Wilson gives this definition of self-employed: "For anything to get done, I have to do it." So one of the biggest challenges, as she's grown in popularity, has been learning how to say no, which is a skill the gorgeous six-month-old boy playing happily at my feet had something to do with.
"That's one thing that I love about having a child," she says. "Part of it is he's an amazing child who I get to watch grow up, but what I love, too, is my priorities are very clear to me."
These days, those priorities are largely family, music, and teaching. Wilson teaches music about 20 hours per week at Triumph Music Academy, which she says allows her to be just a musician, and not a musician who works at "X business" during the day. It's a combination that works well for her, along with her husband's flexible schedule (his family owns The Bitter End coffee shop on the West Side, and Wilson pitches in on the business side there as well).
So does she listen to music in her home for inspiration? Surprisingly, no. "I don't really listen to music," she admits. "I don't have this vast music library or a vast knowledge. I just really love what I love. I don't seek out listening to something specific. I might realize after the fact that some songs I wrote remind me of someone."
Wilson's style is hard to pin down, and that's okay with her. "If I had aspirations of being a national radio artist, I would have to pick a direction and stick with it. But for what I'm doing I think it's good. It's my style and it always sounds like my style," she says, though when pressed, she calls herself "kind of an indie singer-songwriter," a folk singer whose style encompasses Americana.
"I don't want to be put in a category. I play the guitar and sing," she says, and the local music scene doesn't argue with that.

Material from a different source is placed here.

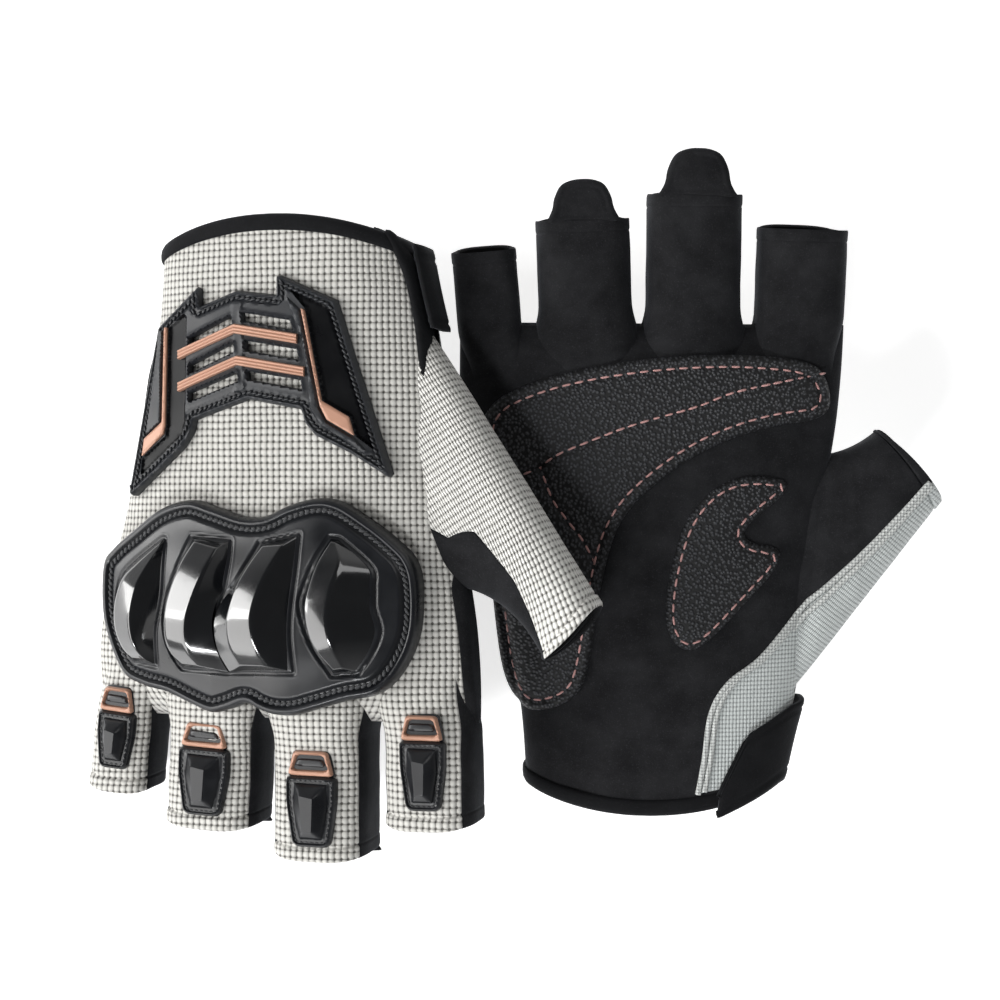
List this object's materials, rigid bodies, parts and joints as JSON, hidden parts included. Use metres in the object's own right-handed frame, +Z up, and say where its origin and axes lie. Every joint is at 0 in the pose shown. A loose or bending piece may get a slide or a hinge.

Another thing the local community doesn't easily do, though, is value performance art like Wilson's. "People don't want to pay to come see you and they don't want to spend money on merchandise or a CD," she says. "It's a community that's learning how to really value music and art in general. That's a discussion we have every year now with ArtPrize so I think a lot of that is cultural. And that's where learning how to navigate the music world is an important skill and one I've had to learn over the years."
Wilson says the local music community can be very supportive, and that Grand Rapids does a few things especially well from a musical perspective. "I think things like WYCE are incredible and I know our community is unique in having it," she says.
And, on the music culture in West Michigan, she says, "I actually think a lot of musicians here are pretty decent people, which I think can be not the case. People are generally supportive and great to each other and speak well of each other. I know in other places it can be cutthroat and nasty, and I don't feel like it is here."
Does she occasionally pinch herself when she realizes that years of hustle and practice allow her to make a living teaching and performing music? Well, yes.
"I opened for Ziggy Marley this summer. I've opened for Pat Benetar. Billy Bob Thorton and I hung out for a while," she says with a smile. "I just feel like I have sort of a crazy life where I get these opportunities to do this crazy stuff."
And though clearly these moments don't happen every day, it's the magic of live performance, of sharing her music with the world, that makes all the juggling and behind-the-scenes work worthwhile. "That's what we're chasing – that's the dragon, the moment up on stage when you feel really lucky and awesome, when I feel like I'm jamming and I feel grateful to be there."
It seems safe to say that Grand Rapids is grateful to have her here, too.
Stephanie Doublestein is the managing editor of Rapid Growth Media.